After a while, though, I found my little group of weirdos and found out I’d much rather spend time with people who made me feel like I didn’t have to act like a clone.
So I don’t know if this helped in any way because I do realize it doesn’t really fit into the spectrum of what the question was asking, but this was just my experience! "
"As an Asian Canadian youth I often find it hard to follow my Asian identity, mainly because I live in a very American society.
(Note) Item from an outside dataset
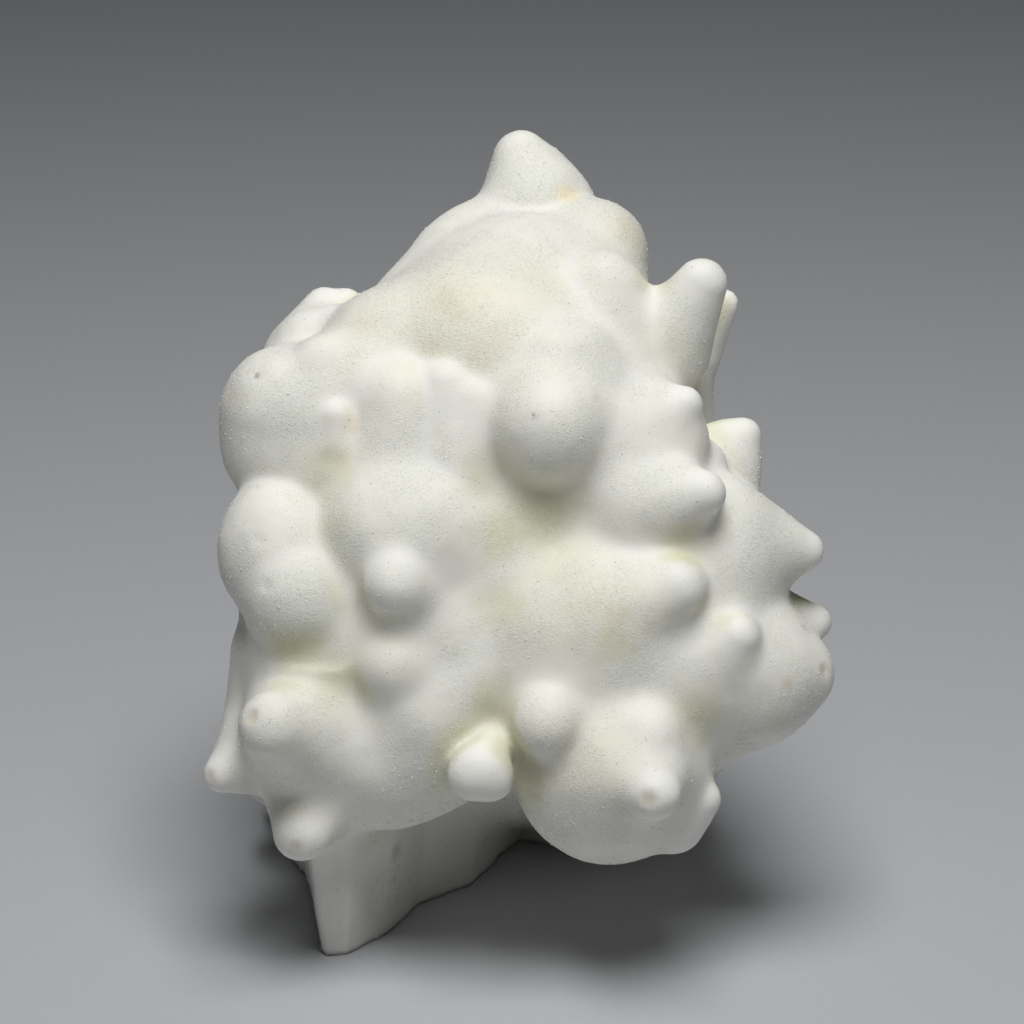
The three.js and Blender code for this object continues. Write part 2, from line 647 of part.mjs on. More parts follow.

I often feel embarrassed when I can't speak good Chinese, but I do try to still keep that part alive within me."
"Nope I have not experienced this (the Asian-Canadian) dilemma yet"
"Because of society, I naturally feel elements of Canadian culture in my life, which is normal and perfectly fine, of course, but sometimes it doesn't sit right with me; living this relatively new lifestyle without having a single thought about my ancestors'. But I do try to incorporate more elements of both sides now so that it feels more balanced and I can educate myself along the way."
"Back when I was younger, it was almost like a personality shift for me when it came to navigating between two different cultures. Not only was there a language change but it was also the way I acted, the things I discussed about... there was almost no overlap but when one cultural habit did cross over to the other, it often came with feelings of embarrassment, shame or frustration. Those encounters made me more cautious of blending both cultures and sadly, for a period of time, I had favoured the Western culture over my Chinese identity. It wasn't until I learned about internalized racism and developed compassion towards my Chinese community that I was able to embrace both cultures and accept myself for who I have become. Recognizing identity as a fluid and organic concept has helped me gain confidence in being myself as both Chinese and Canadian."
"I feel like it’s not about belonging in a certain single cultural identity, but more about having parts of both cultures. as an Asian-Canadian, it’s hard to identify with just one part of the term, which is why it’s ok to stay in the middle."
"The 'Asian' beauty standard is really different from the Canadian one. often times, you feel like you look too 'Asian' in a Western country, but when you look like an ABG, you look too westernized. it's like you aren't on any of the side nor fitting in with any."
"Since I was little, I always felt like I belonged neither here nor there - I was either "too Canadian" for my Korean friends and family, or "too Korean" to fit in with my Canadian friends, which was a feeling I struggled with for a long time. While I don't think this feeling has necessarily gone away, the older I get the more I've been able to accept my two lives as a positive and enjoy the best of both worlds. It's a truly special thing to be able to be the bridge between two cultures and help share aspects of each with people from the other."
- Lucas C
Thank you to everyone who provided testimonials!